What to do: Without altering anything, repeat each of the records.
- - - -
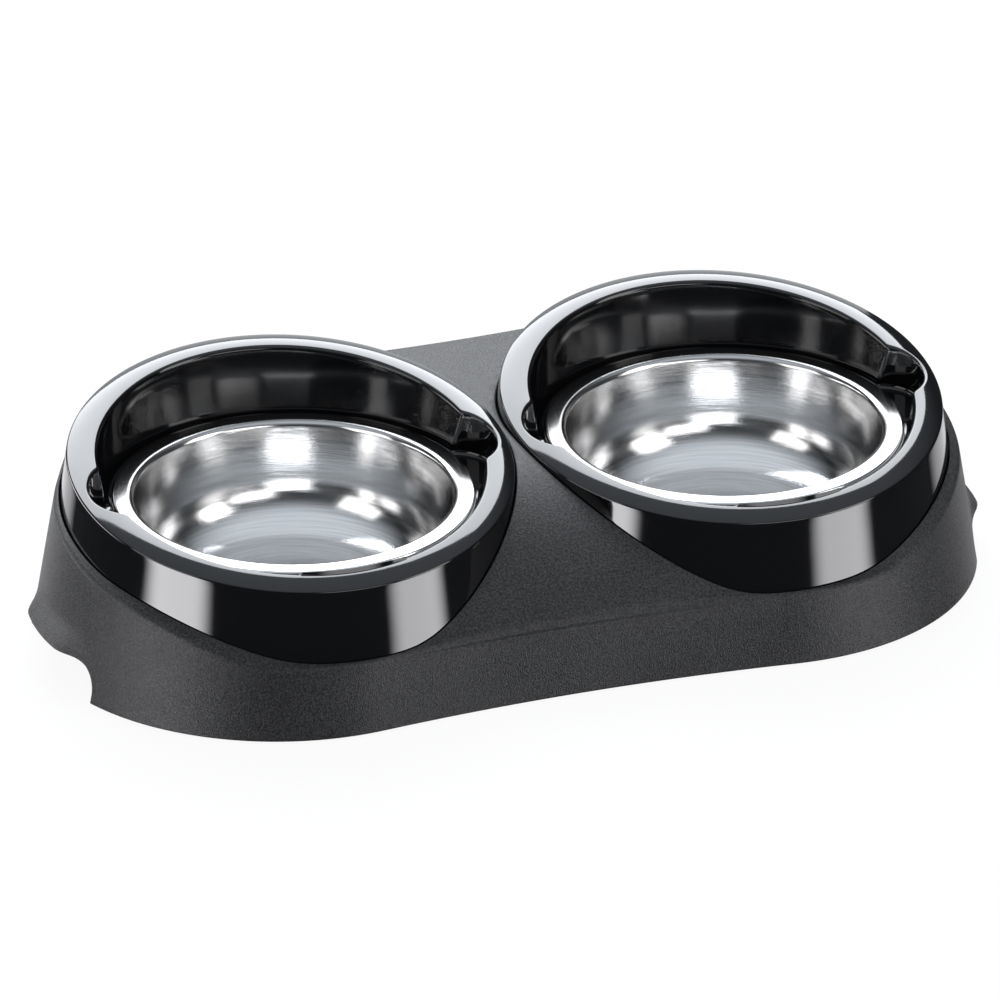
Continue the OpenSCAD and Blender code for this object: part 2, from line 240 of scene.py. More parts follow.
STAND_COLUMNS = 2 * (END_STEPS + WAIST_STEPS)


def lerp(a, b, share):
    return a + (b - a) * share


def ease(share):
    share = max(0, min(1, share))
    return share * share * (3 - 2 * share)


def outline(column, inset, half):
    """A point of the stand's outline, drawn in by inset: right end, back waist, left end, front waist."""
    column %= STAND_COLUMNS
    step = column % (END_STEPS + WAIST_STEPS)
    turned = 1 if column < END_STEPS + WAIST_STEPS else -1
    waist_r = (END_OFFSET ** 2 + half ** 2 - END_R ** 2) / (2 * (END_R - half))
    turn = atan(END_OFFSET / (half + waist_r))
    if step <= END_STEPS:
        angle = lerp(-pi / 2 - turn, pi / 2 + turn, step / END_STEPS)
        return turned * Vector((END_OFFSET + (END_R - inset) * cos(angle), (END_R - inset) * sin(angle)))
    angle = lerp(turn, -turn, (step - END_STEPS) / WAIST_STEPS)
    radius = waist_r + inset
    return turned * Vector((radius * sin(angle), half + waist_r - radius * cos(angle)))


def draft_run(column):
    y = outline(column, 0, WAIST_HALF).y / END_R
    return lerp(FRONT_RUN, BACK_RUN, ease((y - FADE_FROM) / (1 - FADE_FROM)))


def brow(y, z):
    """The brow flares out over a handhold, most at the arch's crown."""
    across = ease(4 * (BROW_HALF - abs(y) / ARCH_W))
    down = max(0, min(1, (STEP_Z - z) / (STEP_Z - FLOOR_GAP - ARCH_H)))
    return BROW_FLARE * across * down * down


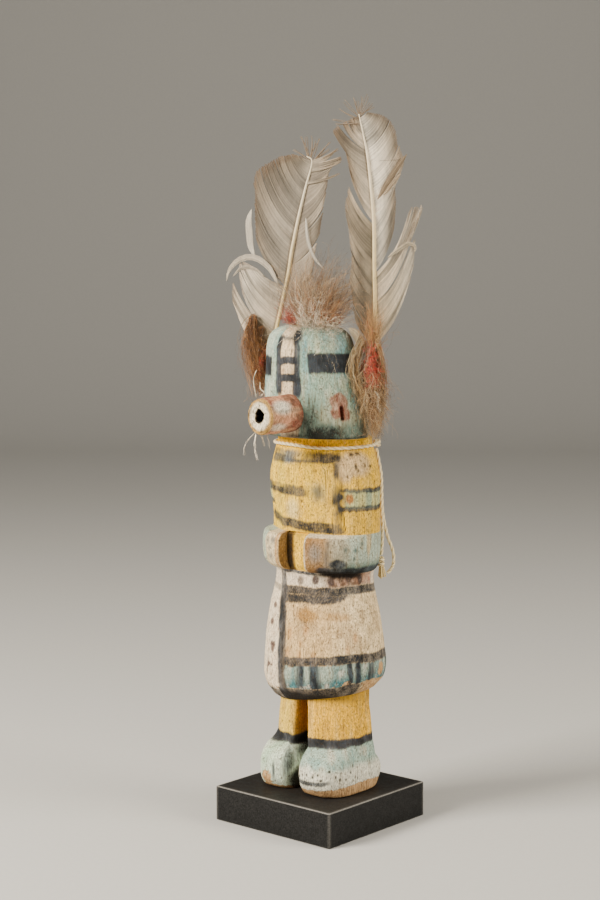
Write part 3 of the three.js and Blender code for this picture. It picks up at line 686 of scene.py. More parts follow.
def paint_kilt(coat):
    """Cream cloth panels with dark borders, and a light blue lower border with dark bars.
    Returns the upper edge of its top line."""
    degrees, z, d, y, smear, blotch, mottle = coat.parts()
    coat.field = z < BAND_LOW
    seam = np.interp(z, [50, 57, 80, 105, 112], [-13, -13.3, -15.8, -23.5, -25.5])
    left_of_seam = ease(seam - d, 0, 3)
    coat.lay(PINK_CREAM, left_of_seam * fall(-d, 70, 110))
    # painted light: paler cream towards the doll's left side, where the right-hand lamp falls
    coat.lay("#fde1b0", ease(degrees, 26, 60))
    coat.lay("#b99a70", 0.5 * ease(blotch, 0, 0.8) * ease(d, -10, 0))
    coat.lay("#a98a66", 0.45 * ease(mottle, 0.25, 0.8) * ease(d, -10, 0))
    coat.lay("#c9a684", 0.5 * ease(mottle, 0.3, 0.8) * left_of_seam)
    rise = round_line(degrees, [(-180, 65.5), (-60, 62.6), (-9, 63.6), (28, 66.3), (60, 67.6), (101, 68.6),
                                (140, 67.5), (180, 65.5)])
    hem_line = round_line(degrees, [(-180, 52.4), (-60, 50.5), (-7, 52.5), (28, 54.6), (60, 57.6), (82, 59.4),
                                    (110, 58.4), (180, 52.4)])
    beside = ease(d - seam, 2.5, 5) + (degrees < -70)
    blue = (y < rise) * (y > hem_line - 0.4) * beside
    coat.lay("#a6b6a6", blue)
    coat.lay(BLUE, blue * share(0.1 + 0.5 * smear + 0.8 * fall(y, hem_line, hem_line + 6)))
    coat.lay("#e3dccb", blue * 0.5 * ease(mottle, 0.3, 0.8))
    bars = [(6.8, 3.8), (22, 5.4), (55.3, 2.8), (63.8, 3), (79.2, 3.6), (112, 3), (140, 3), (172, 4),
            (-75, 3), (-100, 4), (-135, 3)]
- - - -
Exercise result:
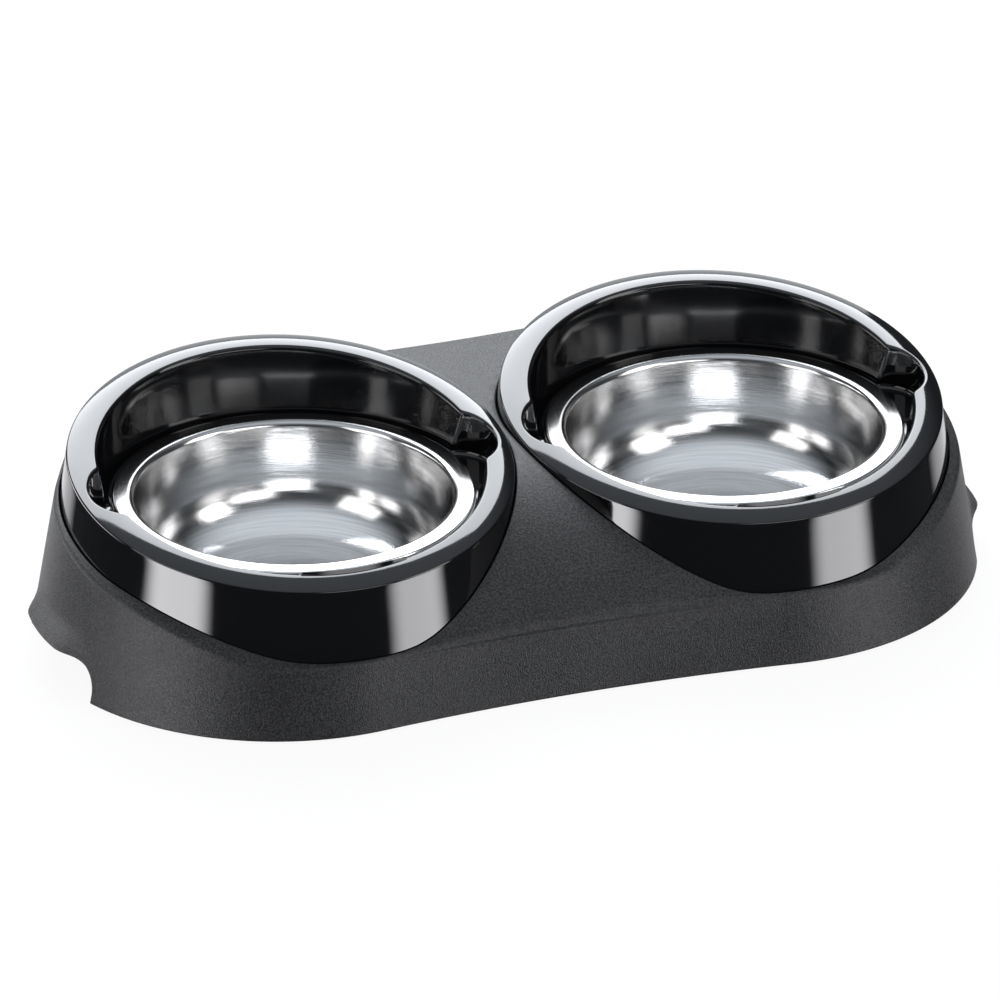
Continue the OpenSCAD and Blender code for this object: part 2, from line 240 of scene.py. More parts follow.
STAND_COLUMNS = 2 * (END_STEPS + WAIST_STEPS)


def lerp(a, b, share):
    return a + (b - a) * share


def ease(share):
    share = max(0, min(1, share))
    return share * share * (3 - 2 * share)


def outline(column, inset, half):
    """A point of the stand's outline, drawn in by inset: right end, back waist, left end, front waist."""
    column %= STAND_COLUMNS
    step = column % (END_STEPS + WAIST_STEPS)
    turned = 1 if column < END_STEPS + WAIST_STEPS else -1
    waist_r = (END_OFFSET ** 2 + half ** 2 - END_R ** 2) / (2 * (END_R - half))
    turn = atan(END_OFFSET / (half + waist_r))
    if step <= END_STEPS:
        angle = lerp(-pi / 2 - turn, pi / 2 + turn, step / END_STEPS)
        return turned * Vector((END_OFFSET + (END_R - inset) * cos(angle), (END_R - inset) * sin(angle)))
    angle = lerp(turn, -turn, (step - END_STEPS) / WAIST_STEPS)
    radius = waist_r + inset
    return turned * Vector((radius * sin(angle), half + waist_r - radius * cos(angle)))


def draft_run(column):
    y = outline(column, 0, WAIST_HALF).y / END_R
    return lerp(FRONT_RUN, BACK_RUN, ease((y - FADE_FROM) / (1 - FADE_FROM)))


def brow(y, z):
    """The brow flares out over a handhold, most at the arch's crown."""
    across = ease(4 * (BROW_HALF - abs(y) / ARCH_W))
    down = max(0, min(1, (STEP_Z - z) / (STEP_Z - FLOOR_GAP - ARCH_H)))
    return BROW_FLARE * across * down * down


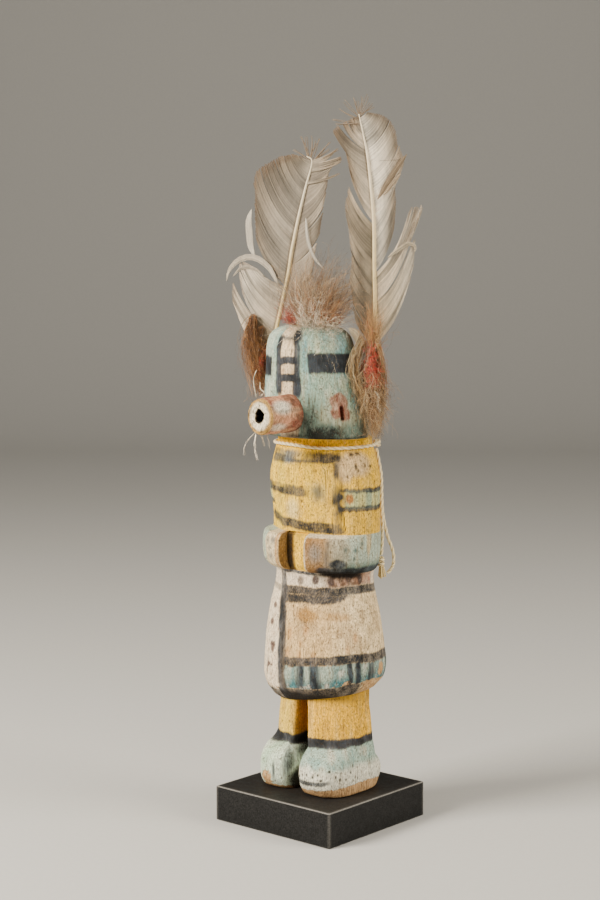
Write part 3 of the three.js and Blender code for this picture. It picks up at line 686 of scene.py. More parts follow.
def paint_kilt(coat):
    """Cream cloth panels with dark borders, and a light blue lower border with dark bars.
    Returns the upper edge of its top line."""
    degrees, z, d, y, smear, blotch, mottle = coat.parts()
    coat.field = z < BAND_LOW
    seam = np.interp(z, [50, 57, 80, 105, 112], [-13, -13.3, -15.8, -23.5, -25.5])
    left_of_seam = ease(seam - d, 0, 3)
    coat.lay(PINK_CREAM, left_of_seam * fall(-d, 70, 110))
    # painted light: paler cream towards the doll's left side, where the right-hand lamp falls
    coat.lay("#fde1b0", ease(degrees, 26, 60))
    coat.lay("#b99a70", 0.5 * ease(blotch, 0, 0.8) * ease(d, -10, 0))
    coat.lay("#a98a66", 0.45 * ease(mottle, 0.25, 0.8) * ease(d, -10, 0))
    coat.lay("#c9a684", 0.5 * ease(mottle, 0.3, 0.8) * left_of_seam)
    rise = round_line(degrees, [(-180, 65.5), (-60, 62.6), (-9, 63.6), (28, 66.3), (60, 67.6), (101, 68.6),
                                (140, 67.5), (180, 65.5)])
    hem_line = round_line(degrees, [(-180, 52.4), (-60, 50.5), (-7, 52.5), (28, 54.6), (60, 57.6), (82, 59.4),
                                    (110, 58.4), (180, 52.4)])
    beside = ease(d - seam, 2.5, 5) + (degrees < -70)
    blue = (y < rise) * (y > hem_line - 0.4) * beside
    coat.lay("#a6b6a6", blue)
    coat.lay(BLUE, blue * share(0.1 + 0.5 * smear + 0.8 * fall(y, hem_line, hem_line + 6)))
    coat.lay("#e3dccb", blue * 0.5 * ease(mottle, 0.3, 0.8))
    bars = [(6.8, 3.8), (22, 5.4), (55.3, 2.8), (63.8, 3), (79.2, 3.6), (112, 3), (140, 3), (172, 4),
            (-75, 3), (-100, 4), (-135, 3)]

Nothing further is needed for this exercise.